Pero es posible que el destino de este pueblo que no llegó a las tres décadas lo haya registrado el franciscano español fray Pedro Simón. En su obra Noticias historiales de las conquistas de Tierra Firme en las Indias Occidentales, publicada en 1626, describe la erupción de un volcán, el 12 de marzo de 1595, y que transformó los ríos Gualí y Lagunilla en lahares de destrucción:
Abrasaba la tierra por donde se extendía el agua y no quedó pescado en ninguno de los dos que no muriese. Fué mas notable esta creciente que en el río Gualí, en el Lagunilla, cuya furia fué tal que desde donde desemboca por entro dos sierras para salir al llano, arrojó por media legua muchos peñascos cuadrados, en que so echó de ver su furia más que si fueran redondos, y entre ellos uno mayor que un cuarto de casa. Ensanchóse por la sabana más de media legua de distancia por una parte y otra, mudando por la una de nuevo la madre, y anegando la inundación todo el ganado vacuno que pudo antecoger en cuatro ó cinco leguas, que fue así extendido hasta entrar en el de la Magdalena, abrasando de tal manera las tierras por donde iba pasando, que hasta hoy no han vuelto á rebrotar sino tal y cual espartillo. (sic)

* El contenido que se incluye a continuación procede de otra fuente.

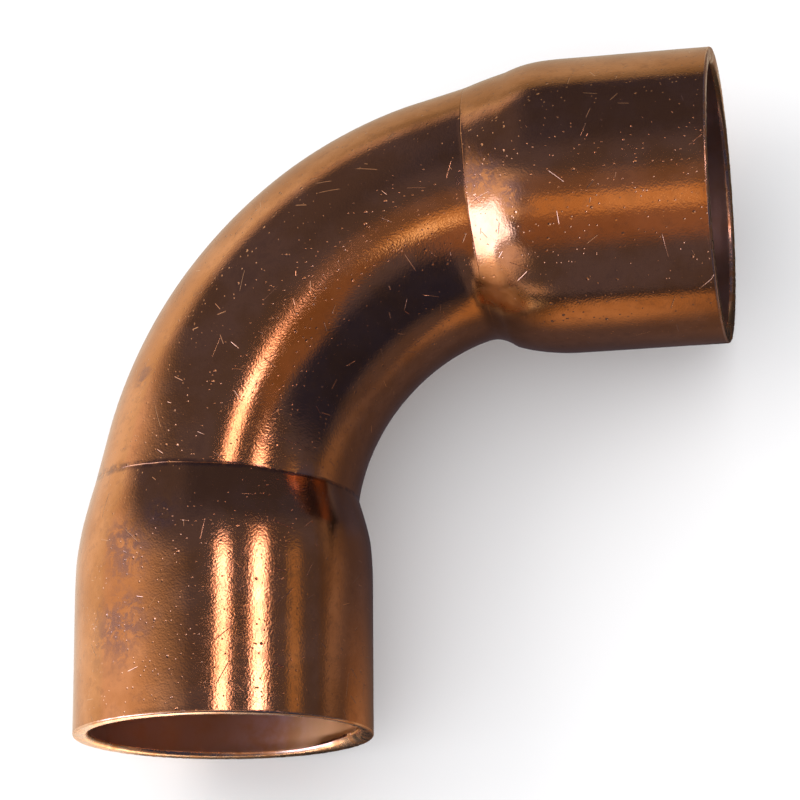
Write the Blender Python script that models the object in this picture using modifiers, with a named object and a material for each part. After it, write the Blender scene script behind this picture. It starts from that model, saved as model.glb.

El volcán es el Nevado de El Ruiz, y tanto el Servicio Geológico Colombiano como el área de Desastres Naturales del National Research Council canadiense, tienen registrada y estudiada esta erupción de ceniza, gases y piroclastos de hace 430 años. Una que, según documentos de la época, dejó 636 personas muertas. Una muy parecida a la que acabó con Armero en 1985. Entonces, ¿será posible que Santa Águeda del Gualí haya desaparecido tras esa avalancha de 1595?
Consulté con los historiadores Gonzalo Duque Escobar y Albeiro Valencia Llano sobre Santa Águeda de Gualí y ninguno sabía de su existencia. También les expuse mi hipótesis y el profesor Valencia Llano dice que es posible que esa población haya quedado sepultada tras una erupción volcánica, tal como le sucedió al antiguo Armero, en 1848, y que según el Servicio Geológico Colombiano dejó al menos mil muertos. Y como ocurrió hace 40 años, donde unas 25 mil personas perdieron la vida en Tolima y Caldas. Tragedias que no solo sepultaron pueblos sino documentos y archivos; historias enterradas bajo capas de lodo y piedra. Territorios que fueron reclamados por la naturaleza y que, con el paso de los siglos, su memoria se perdió.
Aunque su ubicación se desconoce, Santa Águeda del Gualí existió. Si bien lo que causó su desaparición sigue siendo una incógnita, la duda de su destino está sembrada. Y queda claro que ante la fuerza de la naturaleza no hay santa que valga.